How Accenture Has Emerged as a Threat to Infosys, Wipro

How Accenture Has Emerged as a Threat to Infosys, Wipro

Shares in Infosys and Wipro jumped on Friday following Accenture's strong quarterly results and higher revenue guidance. Traders bet that Accenture's strong growth reflects rising demand for IT services, which should benefit Indian firms.

But, at least two brokerages said that Accenture's growth could be coming at the cost of Indian outsourcers, particularly Infosys and Wipro, which have been facing headwinds.

1) 47 per cent of Accenture's revenues come from outsourcing, putting it in direct competition with Indian outsourcers. However, unlike its competitors, especially Infosys and Wipro, Accenture's revenue is growing at double-digit in constant currency. Accenture's growth may be coming at the cost of weaker players as the overall demand environment for IT services continues to be subdued, analysts say.

2) According to Nirmal Bang Institutional Equities, despite a larger base in outsourcing business, Accenture has been growing at more than 10 per cent on a constant currency basis for the past few quarters, indicating that it has been gaining market share against a number of India-centric players. Infosys finished 2014-15 with just 5.6 per cent growth, while Wipro clocked 7 per cent in constant currency.

3) Accenture is also growing faster than its Indian peers in the key market of US, and in verticals such as financials, healthcare and communications, where Indian IT has been a laggard, according to Nomura. The broad-based growth and the fact that large deal wins (above $100 million, 33 in fiscal year-to-date) seem to be fairly spread out indicate the problems being faced by tier-1 India-based vendors like TCS (in BFSI), Tech Mahindra (in telecom) are company-specific, said Nirmal Bang Institutional Equities.

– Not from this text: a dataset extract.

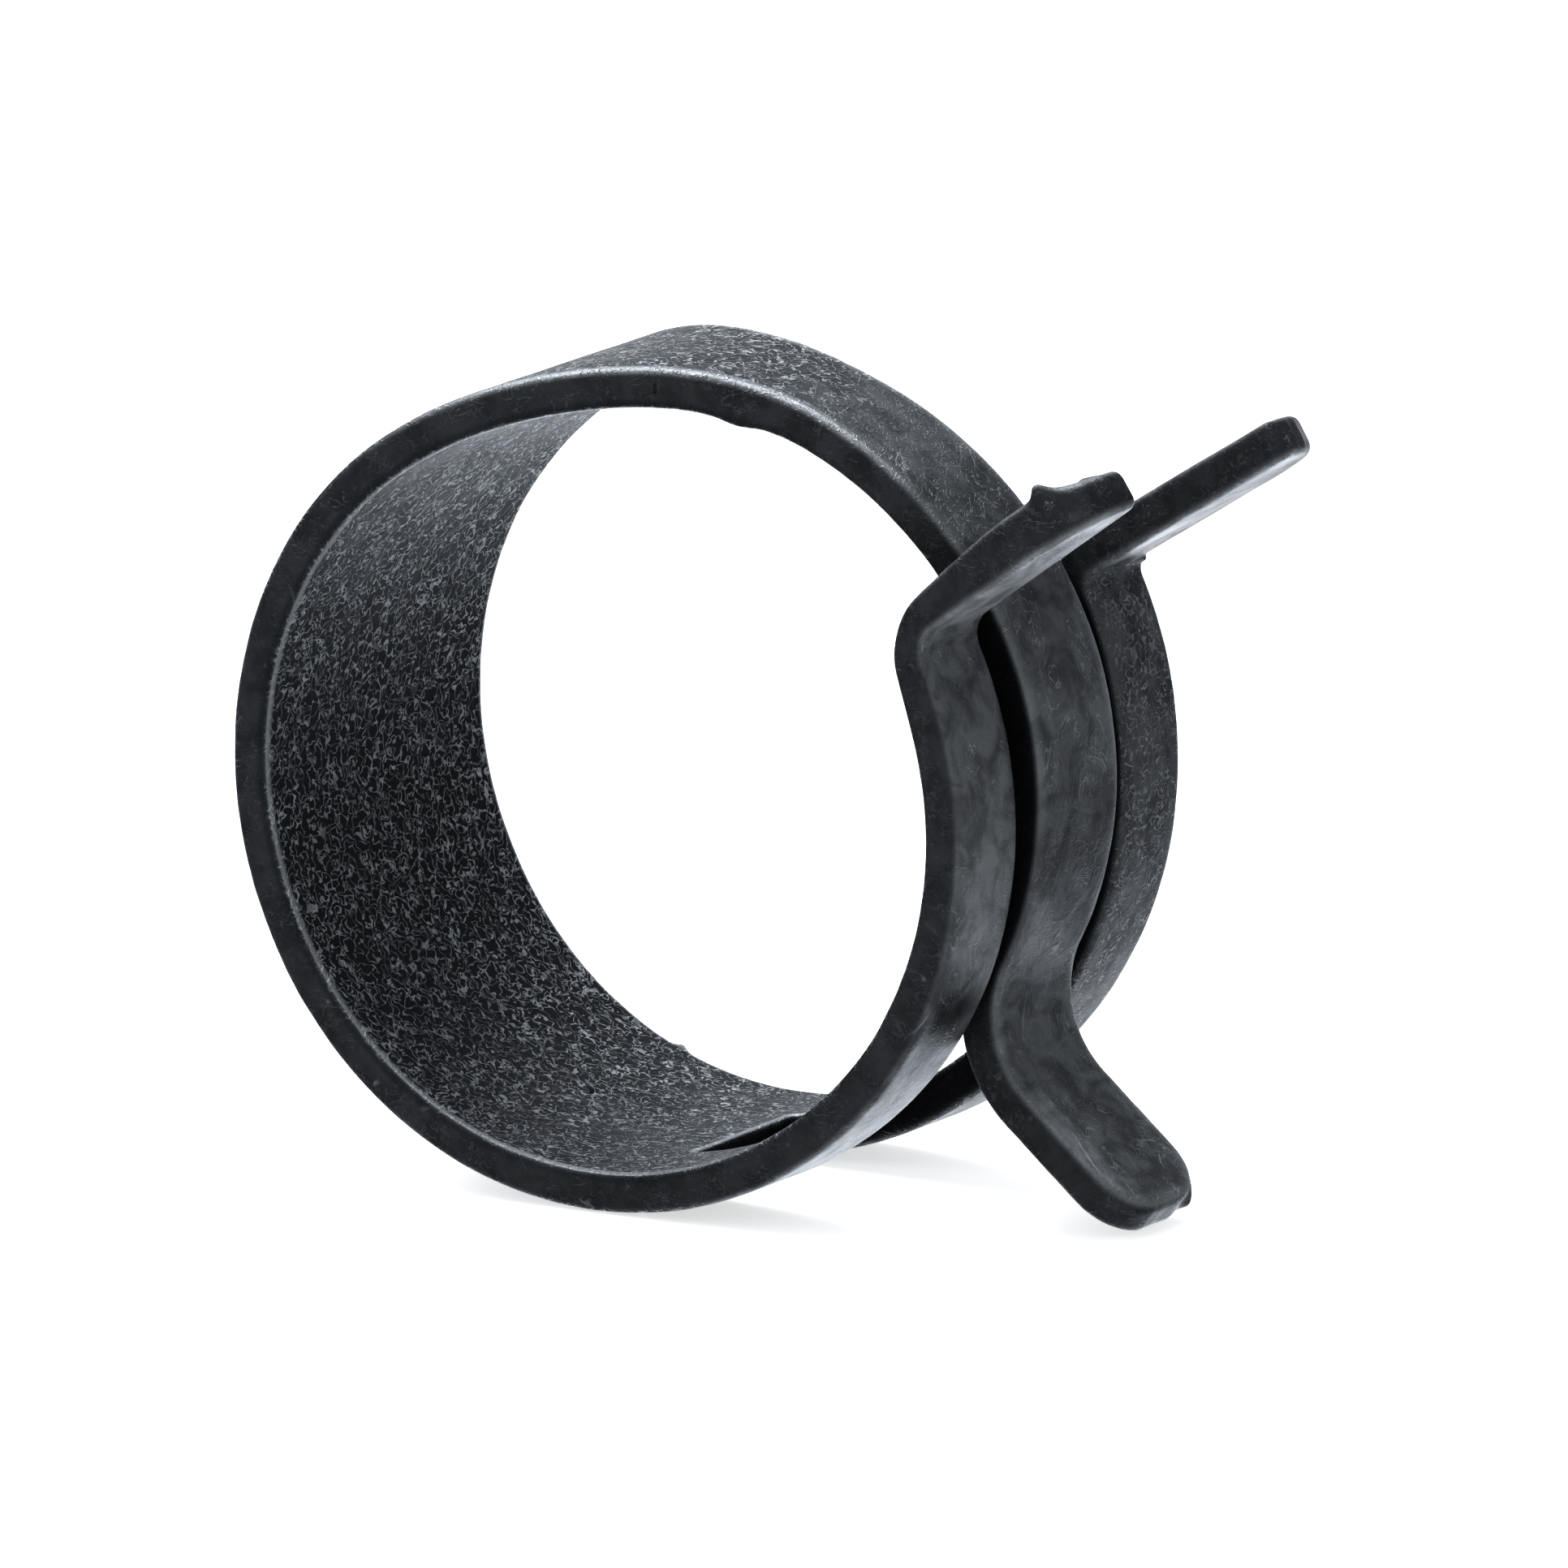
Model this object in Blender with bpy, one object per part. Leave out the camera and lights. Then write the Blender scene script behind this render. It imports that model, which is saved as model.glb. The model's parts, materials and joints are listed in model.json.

4) Accenture has established a lead in Digital, used to describe services such as analytics, content management, social media and cloud services. Digital is the fastest-growing and high-margin vertical, and has attracted the attention of all outsourcers. As much as 90 per cent of incremental spending in the outsourcing space will come to Digital, Nirmal Bang said citing industry analysts. Accenture's lead in Digital is bad news for Indian outsourcers because spending and margins on traditional IT services (such as application development, infrastructure management, BPO), where Indian companies excelled, have been coming down.

5) Higher growth has led Accenture to hire aggressively in offshore locations. According to Nomura data, Accenture's offshore headcount rose 22 per cent in last twelve months as compared to 10 per cent rise in offshore headcount for Infosys. In India, Accenture now employs nearly 1.5 lakh employees. Higher number of employees in low-cost destinations is helping Accenture take on Indian competitors, which have 80 per cent employees in offshore destinations.

Infosys and Wipro are likely to continue underperforming Accenture in the coming quarters, Nomura said.